Doug Ohlson
By Michael Brennan
I was in my late twenties when I met Doug Ohlson, a few years out of MFA, and just past my second one person exhibition. I knew Doug’s painting historically, from reading Gregory Battcock’s anthology Minimal Art, published in 1968, which included a ridiculously tiny, halftone, reproduction of Ohlson’s large, impressive, and important early painting, Sparrow’s Red Rose, 1966. This was something I studied closely. I saw a real Ohlson painting not long afterwards, large and horizontal, color blazing, through the window of his Soho gallery, on my way to Pearl Paint. I called Doug. My timing was fortuitous because he’d just broken his ankle—hence, Broken Ankle Bastard Ptg., 1994-95, and he hired me, over his dial phone, giving me a list of supplies to bring over to his Bond St. studio.
We fell into each other’s lives immediately. I was one of Doug’s assistants for a few years afterwards. Doug was a great friend and mentor to me. His presence marked a great, positive, turning point in my life. I learned so much from Doug about being a person and painter, but that’s not what I’m writing about right now.
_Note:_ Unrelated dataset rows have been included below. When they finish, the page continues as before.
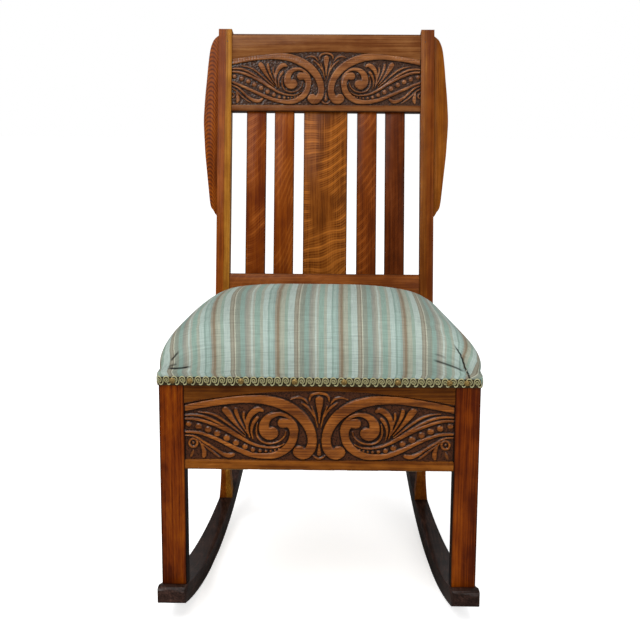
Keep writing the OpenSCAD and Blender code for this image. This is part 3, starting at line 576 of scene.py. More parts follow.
def relief_heights(across, up, unit, droop, strokes):
    """Height shares of the carving at points given in millimetres from the field's outer
    lower corner. unit is the size of a drawn unit; droop lowers the upper part's ends."""
    u = across / unit[0]
    sag = 1 - droop * np.clip(1 - u / DRAWN_W, 0, 1) ** 1.5 * (up / unit[1] / DRAWN_H) ** 2
    v = up / (unit[1] * sag)
    h = np.zeros_like(u)
    mm = (unit[0] + unit[1]) / 2
    roundness = 2.5 / mm
    for share, stroke in STROKES + strokes:
        line = between(np.array(stroke, float), 0, 6)
        reach = line[:, 2].max() + 0.5
        near = ((u > line[:, 0].min() - reach) & (u < line[:, 0].max() + reach)
                & (v > line[:, 1].min() - reach) & (v < line[:, 1].max() + reach))
        pu, pv = u[near], v[near]
        best = np.zeros_like(pu)
        for a, b in zip(line[:-1], line[1:]):
            d = b[:2] - a[:2]
            t = np.clip(((pu - a[0]) * d[0] + (pv - a[1]) * d[1]) / max(d @ d, 1e-9), 0, 1)
            away = np.hypot(pu - a[0] - t * d[0], pv - a[1] - t * d[1])
            half = a[2] + t * (b[2] - a[2])
            soft = np.minimum(roundness, half)
            k = np.clip((away - (half - soft)) / soft, 0, 1)
            # A wide band is dished a little along its middle, as the gouge leaves it
            dish = 0.16 * np.clip(half / 4.0, 0, 1) * np.exp(-(away / np.maximum(half * 0.55, 0.1)) ** 2)
            best = np.maximum(best, np.sqrt(np.clip(1 - k * k, 0, 1)) * (1 - dish) * (k < 1))
        h[near] = np.maximum(h[near], best * share)
    for bu, bv, r in BEADS:
        away = np.hypot(u - bu, v - bv) / r
        h = np.maximum(h, 0.8 * np.sqrt(np.clip(1 - away ** 2, 0, 1)))
    return h


def carved_panel(name, half, low, top, rise, deep, pitch, droop, strokes, to_world, material, shift):
    """The carved relief of an arched field. low and top are its edges in mm and rise its arch's
    height; pitch is the grid's. to_world turns (across, up, out) in mm into a place."""
    nx = int(round(half / pitch)) * 2 + 1
    ny = int(round((top - low) / pitch)) + 1
    xs = np.linspace(-half, half, nx)
    radius = (half * half + rise * rise) / (2 * rise)
    arch = top - radius + np.sqrt(radius ** 2 - xs ** 2)
    X = np.repeat(xs[:, None], ny, axis=1)
    Y = low + np.linspace(0, 1, ny)[None, :] * (arch[:, None] - low)
    unit = (half / DRAWN_W, (top - low) * 0.975 / DRAWN_H)
    h = relief_heights(half - np.abs(X), Y - low, unit, droop, strokes)
    rng = np.random.default_rng(7)
    stipple, gouge = (blurred(rng.random(X.shape), reach) for reach in (1, 4))
    stipple, gouge = ((g - g.mean()) / g.std() for g in (stipple, gouge))
    ground = np.clip(1 - h / 0.12, 0, 1)
    edge = np.minimum(half - np.abs(X), np.minimum(Y - low, arch[:, None] - Y))
    out = deep * (0.05 + 0.95 * h) + 0.12 * stipple * ground + 0.05 * gouge * (1 - ground)
    out = np.clip(out, 0.1, deep + 0.15)
    # The drawing fades to the ground at the field's own wall
    out = np.where(edge < 0.6, np.minimum(out, deep * (0.1 + 0.75 * h)), out)
    depth = np.clip(out / deep, 0, 1)
    # Painted shade: the deeper a point lies below the carving about it, the darker it is drawn
    hollow = np.clip((blurred(depth, 3) - depth) * 2.6, 0, 1)
    # Painted shadow where the field meets the posts or legs
    hollow = np.maximum(hollow, np.exp(-((half - np.abs(X)) / 1.8) ** 2))
    front = np.stack([X, Y, out], -1)
    rim = ring_order(nx, ny)
    behind = np.array([(*front[cell][:2], -0.8) for cell in rim])
    flat = np.vstack([front.reshape(-1, 3), behind])
    index = np.arange(nx * ny).reshape(nx, ny)
    wall = list(range(nx * ny, nx * ny + len(rim)))
    faces = grid_faces(index) + band_faces([[int(index[cell]) for cell in rim], wall]) + [tuple(wall[::-1])]
    mesh = closed(mesh_from(name, to_world(flat), faces))
    for label, values in (("relief", depth), ("hollow", hollow)):
        set_attribute(mesh, label, np.append(values.ravel(), np.zeros(len(rim))))
    set_attribute(mesh, "board", flat * MM + [shift, 0, 0])
    finish_mesh(mesh, 60)
    return place(mesh, name, material, "chair", "quartered_oak")


# ---------------------------------------------------------------- shape of the sprung seat
# Seat sizes are in millimetres; y runs back from the legs' front faces
SKIN = 1.8
EDGE_Z = RAIL_TOP / MM + 3.3
HEM_Z = float(COVER_LOW[2]) / MM
CROWN_RISE = float(COVER_HIGH[2]) / MM - EDGE_Z
CROWN_LEAN = (float(COVER_HIGH[2]) - RAIL_TOP) / MM * 0.13
CROWN_HALF_Y = (SEAT_DEPTH / MM - 0.3) / 2
CROWN_MID_Y = CROWN_HALF_Y - SKIN
MEAN_HALF = (FRONT_HALF + BACK_HALF) / 2 / MM + SKIN
TAPER_HALF = (FRONT_HALF - BACK_HALF) / 2 / MM


def to_frame(points):
    """Seat millimetres to the frame's metres."""
    out = np.array(points, float) * MM
    out[..., 1] += FRONT_Y
    return out


def dome(s, fuller=0.0):
    """Share of the crown's rise at a share of the way out."""
    return np.clip(1 - s ** (2.63 + fuller), 0, 1) ** (1 / 2.59)


def squareness(s):
    """How square the seat is in plan: rounder in the middle than at the rails."""
    return 3.7 + 10.3 * s ** 6 + 16 * s ** 60


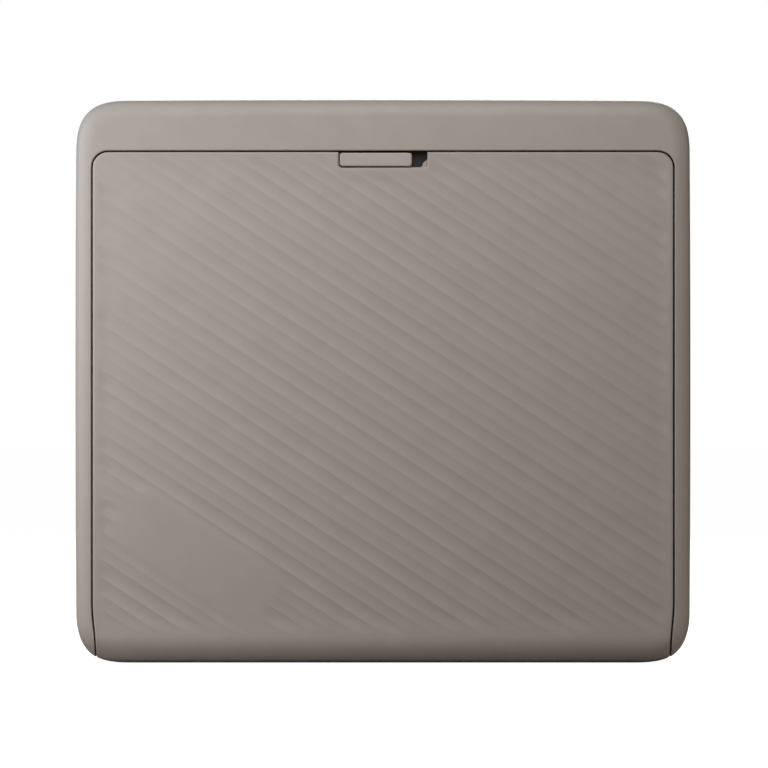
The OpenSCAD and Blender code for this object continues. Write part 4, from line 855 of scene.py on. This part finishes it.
def flute_tree():
    """Flutes pressed into a face by a rule: bowls of four widths that repeat, deeper where wider.

    Each step of the rule is its result's name, an operation and its terms."""
    widths = [f"Width {n + 1}" for n in range(len(FLUTES))]
    tree, source = start_tree("flute_press", Geometry=["Geometry"], Float=[
        "Fall", "Middle Height", "First Crest", "Deepest", *widths])
    place = add(tree, "GeometryNodeInputPosition").outputs[0]
    place = add(tree, "ShaderNodeSeparateXYZ", {0: place}).outputs
    strength = add(tree, "GeometryNodeInputNamedAttribute", {"Name": "flute_strength"},
                   data_type="FLOAT").outputs["Attribute"]
    rule = [
        ("sine", "SINE", "Fall"), ("sine", "MULTIPLY", "x", "sine"),
        ("up", "SUBTRACT", "z", "Middle Height"),
        ("cosine", "COSINE", "Fall"), ("cosine", "MULTIPLY", "up", "cosine"),
        ("across", "ADD", "sine", "cosine"),
        ("pair", "ADD", *widths[:2]), ("period", "ADD", *widths[2:]),
        ("period", "ADD", "pair", "period"),
        ("pair", "MAXIMUM", *widths[:2]), ("widest", "MAXIMUM", *widths[2:]),
        ("widest", "MAXIMUM", "pair", "widest"),
        ("left", "MULTIPLY", "across", -1.0), ("left", "SUBTRACT", "left", "First Crest"),
        ("left", "FLOORED_MODULO", "left", "period"),
    ]
    for width in widths:
        rule += [
            ("part", "DIVIDE", "left", width), ("part", "MULTIPLY", "part", 2.0),
            ("part", "SUBTRACT", "part", 1.0), ("bowl", "MULTIPLY", "part", "part"),
            ("bowl", "SUBTRACT", 1.0, "bowl"), ("bowl", "MAXIMUM", "bowl", 0.0),
            ("share", "DIVIDE", width, "widest"), ("share", "POWER", "share", 3.5),
            ("bowl", "MULTIPLY", "bowl", "share"), ("depth", "ADD", "depth", "bowl"),
            ("left", "SUBTRACT", "left", width),
        ]
    rule += [("depth", "MULTIPLY", "depth", "Deepest"), ("depth", "MULTIPLY", "depth", "strength")]
    known = {socket.name: socket for socket in source}
    known.update(x=place["X"], z=place["Z"], strength=strength, depth=0.0)
    for result, operation, *terms in rule:
        terms = [known.get(term, term) for term in terms]
        known[result] = add(tree, "ShaderNodeMath", enumerate(terms),
                            operation=operation).outputs[0]
    offset = add(tree, "ShaderNodeCombineXYZ", {"Y": known["depth"]})
    moved = add(tree, "GeometryNodeSetPosition", {
        "Geometry": source["Geometry"], "Offset": offset.outputs[0]})
    return end_tree(tree, source, moved.outputs[0])


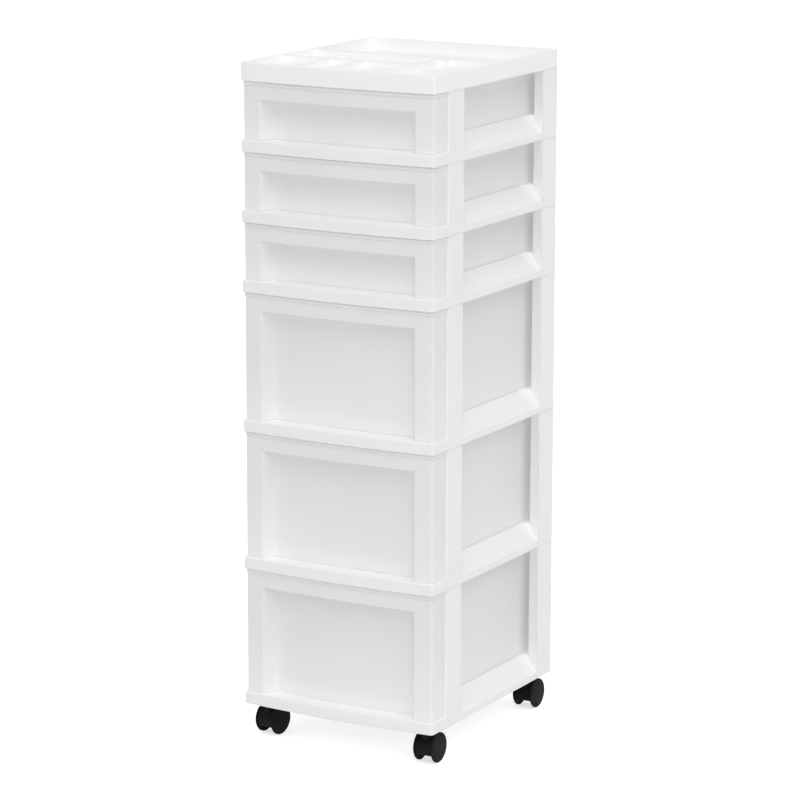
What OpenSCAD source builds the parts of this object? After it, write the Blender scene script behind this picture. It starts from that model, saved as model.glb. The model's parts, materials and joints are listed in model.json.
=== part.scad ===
// Rolling drawer tower: six stacked open frames with pull-out drawers, a
// compartment tray on top and four twin-wheel casters underneath.
// X runs to the right, -Y is the front, Z is up. The origin is on the floor,
// under the middle of the overall footprint. All lengths are in millimetres.

/* [Overall] */
// Width across the lips and the top rim
width = 306; // [280:1:340]
// Front corners to back face
depth = 358; // [330:1:400]
// How far the middle of the front stands ahead of its corners
bow = 7; // [3:0.5:10]
// Plan radius of the outer corners
corner_r = 5; // [3:0.5:8]

/* [Units] */
// Stacking height of a shallow unit
shallow_h = 98; // [90:1:130]
// Stacking height of a deep unit
deep_h = 198; // [160:1:240]

/* [Frames] */
// Height of the front lip, up to the deck that the drawer runs on
lip_h = 17; // [15:0.5:20]
// Rounding of the lip's top edge
lip_round = 2; // [1:0.25:2.5]
// Thickness of the deck
deck_t = 3; // [2:0.25:4]
// Wall thickness of the frames
frame_wall = 2.5; // [2:0.1:3.2]
// How far a post leans in from its base to its top
post_draft = 1; // [0.5:0.1:1.5]
// Front corner to the front face of the front post
head_len = 41; // [34:0.5:50]
// Width of the front post, along Y
front_post_w = 42; // [34:0.5:52]
// Depth of the front post, along X
post_d = 19; // [17:0.5:21]
// Width of the rear post, along Y
rear_post_w = 46.5; // [36:0.5:56]
// Width of the rear post's back face, along X
rear_post_back = 40; // [30:0.5:50]
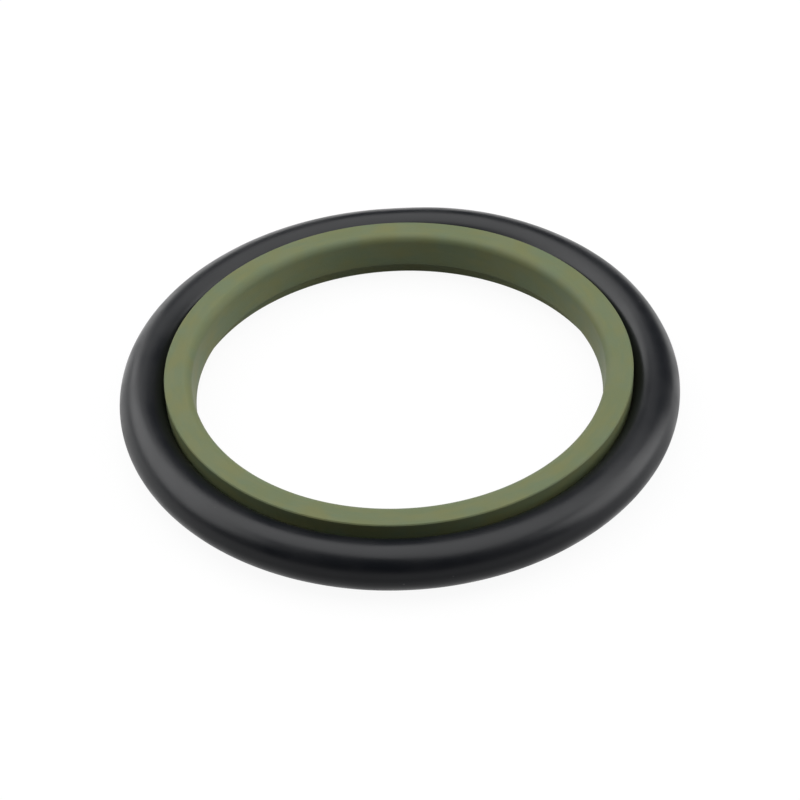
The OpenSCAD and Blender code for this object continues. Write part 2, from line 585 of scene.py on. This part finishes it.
moulded_rubber = make_moulded_rubber()
print("material:", moulded_rubber.name, len(moulded_rubber.node_tree.nodes), "nodes")

# %% [markdown]
# From trees to pieces
#
# A tree only describes a shape. An empty mesh gets it as a modifier, with each size set by the
# identifier of its socket, and Blender works it out once. A weighted normal modifier after it
# keeps the flat faces flat to the eye next to the rounded corners. The result is stored as a
# plain mesh, so the piece no longer depends on the tree.


# %% Grow a piece
def grow(name, tree, sizes, weigh_normals=False):
    base = bpy.data.objects.new("base", bpy.data.meshes.new("base"))
    bpy.context.scene.collection.objects.link(base)
    modifier = base.modifiers.new("tree", "NODES")
    modifier.node_group = tree
    sockets = {s.name: s.identifier for s in tree.interface.items_tree if s.in_out == "INPUT"}
    for size, value in sizes.items():
        modifier[sockets[size]] = value
    if weigh_normals:
        weighted = base.modifiers.new("weighted", "WEIGHTED_NORMAL")
        weighted.keep_sharp = True
    bpy.context.view_layer.update()
    graph = bpy.context.evaluated_depsgraph_get()
    mesh = bpy.data.meshes.new_from_object(base.evaluated_get(graph), depsgraph=graph)
    bpy.data.objects.remove(base)
    mesh.name = name
    piece = bpy.data.objects.new(name, mesh)
    bpy.context.scene.collection.objects.link(piece)
    print(name, len(mesh.polygons), "faces")
    return piece


STEPS_ROUND = 360
STEPS_IN_A_CORNER = 8
STEPS_ROUND_CORD = 72

sizes = {"Steps in a corner": STEPS_IN_A_CORNER, "Steps round": STEPS_ROUND}
sizes.update({"Path radius": RING_R, "Material": filled_plastic})
turned_ring = grow("turned_ring", ring_tree, {**SECTION, **sizes}, weigh_normals=True)
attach(turned_ring, "root")
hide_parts("step_ring")

sizes = {"Cord radius": CORD_R, "Path radius": CORD_PATH_R, "Grip radius": RING_R}
sizes.update({"Height": CORD_Z - CORD_SAG, "Material": moulded_rubber})
sizes.update({"Steps round cord": STEPS_ROUND_CORD, "Steps round": STEPS_ROUND})
sizes.update({"Unevenness": 0.03 * MM, "Patch size": 9 * MM, "Seed": 4.0})
lifted_side = Vector((math.cos(LIFT_AZIMUTH), math.sin(LIFT_AZIMUTH), 0))
sizes.update({"Lift": CORD_LIFT, "Lifted side": lifted_side, "Lift spread": LIFT_SPREAD})
rubber_ring = grow("rubber_ring", cord_tree, sizes)
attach(rubber_ring, "root")
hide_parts("o_ring")

# %% [markdown]
# The floor
#
# The seal lies on a white table that reaches far behind it and fills the view. To the camera, and
# in reflections, the sheet mostly glows plain white, and a share of white paint keeps the soft
# shadow under the seal. For light that bounces off it, it is a grey table, as in a dim studio, so
# the far wall of the bore stays darker than the ring's top.

# %% White floor
FLOOR_SIZE = 8.0
GLOW_SHARE = 0.93
TABLE_GREY = (0.3, 0.3, 0.3, 1)
PAINT_WHITE = (0.95, 0.95, 0.95, 1)
PLAIN_WHITE = (1, 1, 1, 1)


def seen_directly(tree):
    """1 for rays from the camera, and for rays that a gloss or glass sends on, and 0 for others."""
    rays = add(tree, "ShaderNodeLightPath")
    bright = maths(tree, "MAXIMUM", rays.outputs["Is Camera Ray"], rays.outputs["Is Glossy Ray"])
    return maths(tree, "MAXIMUM", bright, rays.outputs["Is Transmission Ray"])


def make_floor():
    half = FLOOR_SIZE / 2
    corners = [(-half, -half, 0), (half, -half, 0), (half, half, 0), (-half, half, 0)]
    mesh = bpy.data.meshes.new("floor")
    mesh.from_pydata(corners, [], [(0, 1, 2, 3)])
    floor = bpy.data.objects.new("floor", mesh)
    bpy.context.scene.collection.objects.link(floor)
    material = bpy.data.materials.new("white_floor")
    material.use_nodes = True
    tree = material.node_tree
    tree.nodes.clear()
    seen = seen_directly(tree)
    tone = mix_colours(tree, seen, TABLE_GREY, PAINT_WHITE)
    paint = add(tree, "ShaderNodeBsdfDiffuse", {"Color": tone})
    glow = add(tree, "ShaderNodeEmission", {"Color": PLAIN_WHITE, "Strength": 1.0})
    share = maths(tree, "MULTIPLY", seen, GLOW_SHARE)
    mixed = add(tree, "ShaderNodeMixShader", {0: share, 1: paint.outputs[0], 2: glow.outputs[0]})
    add(tree, "ShaderNodeOutputMaterial", {"Surface": mixed.outputs[0]})
    mesh.materials.append(material)
    return floor


floor = make_floor()
print("floor:", FLOOR_SIZE, "m")

# %% [markdown]
# The light
#
# Soft boxes give the broad, dull shine on the rubber: a wide one overhead and a little behind,
# one high and one low on the left, towards the back, one on the right, and a thin strip behind
# that catches the far rim. Nothing shines from the front, which leaves the near side of both rings
# in shade. The lamps are set by how bright they look, and are left out of the camera's sight.


# %% Soft boxes
LAMP_DISTANCE = 0.6


def soft_box(name, azimuth, elevation, width, height, brightness):
    """A square lamp that faces the seal. Azimuth 0 is the camera's side, and 90 the right."""
    a, e = math.radians(azimuth), math.radians(elevation)
    direction = Vector((math.sin(a) * math.cos(e), -math.cos(a) * math.cos(e), math.sin(e)))
    lamp = bpy.data.lights.new(name, "AREA")
    lamp.shape = "RECTANGLE"
    lamp.size = width
    lamp.size_y = height
    lamp.energy = brightness * math.pi * width * height
    box = bpy.data.objects.new(name, lamp)
    bpy.context.scene.collection.objects.link(box)
    box.location = seal_centre + direction * LAMP_DISTANCE
    box.rotation_mode = "QUATERNION"
    box.rotation_quaternion = direction.to_track_quat("Z", "Y")
    box.visible_camera = False
    return box


soft_box("overhead", 150, 78, 0.80, 0.70, 2.0)
soft_box("left", 247, 39, 0.82, 0.40, 2.65)
soft_box("left, low", 226, 11, 1.10, 0.24, 0.5)
soft_box("behind", 184, 5, 0.60, 0.09, 1.3)
soft_box("right", 90, 25, 0.55, 0.47, 3.0)
print("lamps:", len(bpy.data.lights))

# %% [markdown]
# The world
#
# The rest of the studio is dim. It lights everything a little from all sides, which keeps the
# deepest shadows open. The camera itself sees plain white past the edge of the table, so views
# from low down have the same ground. A gloss or glass sees that white too, but only next to the
# table, where a white sheet would rise behind it.

# %% Dim studio with a white horizon
STUDIO_LEVEL = 0.06
WHITE_BELOW = math.sin(math.radians(1))
DIM_ABOVE = math.sin(math.radians(5))


def make_studio():
    world = bpy.data.worlds.new("studio")
    bpy.context.scene.world = world
    world.use_nodes = True
    tree = world.node_tree
    tree.nodes.clear()
    dim = add(tree, "ShaderNodeBackground", {"Color": PLAIN_WHITE, "Strength": STUDIO_LEVEL})
    plain = add(tree, "ShaderNodeBackground", {"Color": PLAIN_WHITE, "Strength": 1.0})
    direction = add(tree, "ShaderNodeTexCoord").outputs["Generated"]
    up = add(tree, "ShaderNodeSeparateXYZ", {"Vector": direction}).outputs["Z"]
    feeds = {"Value": up, "From Min": DIM_ABOVE, "From Max": WHITE_BELOW}
    near_table = add(tree, "ShaderNodeMapRange", feeds).outputs[0]
    rays = add(tree, "ShaderNodeLightPath")
    sent_on = maths(tree, "MAXIMUM", rays.outputs["Is Glossy Ray"], rays.outputs["Is Transmission Ray"])
    shown = maths(tree, "MULTIPLY", sent_on, near_table)
    white = maths(tree, "MAXIMUM", rays.outputs["Is Camera Ray"], shown)
    either = add(tree, "ShaderNodeMixShader", {0: white, 1: dim.outputs[0], 2: plain.outputs[0]})
    add(tree, "ShaderNodeOutputWorld", {"Surface": either.outputs[0]})


make_studio()
print("studio level:", STUDIO_LEVEL)

# %% [markdown]
# The end
#
# The picture is shown as it is worked out, with no film look.

# %% Finish
bpy.context.scene.view_settings.view_transform = "Standard"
Despite his broken ankle, Doug was quickly back on his feet. I worked with him on many of the paintings in this exhibition, but my role was minimal. Doug did all of the real work himself. I was mostly there as an extra set of hands to help out with two person jobs—moving larger paintings around the studio, stretching canvas across his colossal working stretchers, cutting finished canvases down from them, and stretching the paintings onto their final, presentation, stretchers afterwards. We stretched and restretched paintings a lot. Doug called this “fine tuning”. I mostly came by in the mornings, helping to set up for the day. Then we’d have a long leisurely lunch with stewed food from the Great Jones Diner, often talking about painting for a few hours. I left in the afternoon, and in my absence, Doug would do the real work of painting. I was always surprised by what I saw when I returned to the studio next. Doug was always preoccupied with painting. He kept all manner of painted color swatches, his own painted samples, around him at all times, endlessly considering their potential, adjusting their color, contemplating them, mixing color, painting, observing. Truthfully, that was the hard work behind Doug’s painting, and the secret of their great success. You’ll never find a stock color contrast in any Doug Ohlson painting. Paintings like Nemesis and Pairs bear the formal imprint of Barnett Newman’s Treble, 1960, but this was just a skeletal structure, something Doug would likely call a “color container”. It’s Ohlson’s unusual color combinations that animate these paintings, that creates their multidi-rectional musicality. Ohlson brought full orchestration to Newman’s singularity. Doug, who clearly had a fondness for symmetry, used to speak about the importance of intentionally alternating rhythm, bringing in a kind of arrhythmic beat, or stomp, once in a while to keep repeated forms from becoming static. This was a lesson in the use of asymmetry he formulated from studying Jackson Pollock’s Portrait and a Dream, 1953.
For me, a particular standout in this deft group is Prequel, 1994. Prequel hung about the center of Doug’s studio for a couple of years, facing outwards, as if waiting for another pass of paint. The simultaneous contrast here is extremely striking, with color flaring from every edge, internal and external. Prequel felt like a kind of portal, both solid and void, occupying the core of Ohlson’s spacious studio. Doug was a minimalist, but Prequel is extremely minimal even by Doug’s standards. Doug kept it around, ready, waiting, inclined, but he never reentered that painting. Another aspect of Doug’s genius was that he intuitively knew well enough when to leave something alone, a real indicator of maturity. Prequel is a singular as anything by Barnett Newman, but entirely of Doug Ohlson, perhaps containing a spiritual echo of Ohlson’s own mentor, Tony Smith. I’m happy to be haunted by its presence again.
This period in the mid-90’s was at the beginning of a great late surge in Ohlson’s painting. I’m not sure minimal, modernist, painting such as this could be properly appreciated, immediately, in that recent age of installation art, but like many artists of a previous generation, say Norman Bluhm, Mike Goldberg, or Joan Mitchell—so-called “Second Generation” Abstract Expressionists—Ohlson was making some of his best work outside of the historical era that had previously defined him. Doug made many of his best paintings in the 1990’s, and later. Let this current revisitation, this 2023 exhibition, begin an overdue period of reevaluation. When one is in the presence of Prequel, a title that suggests the story before the story, no dates matter.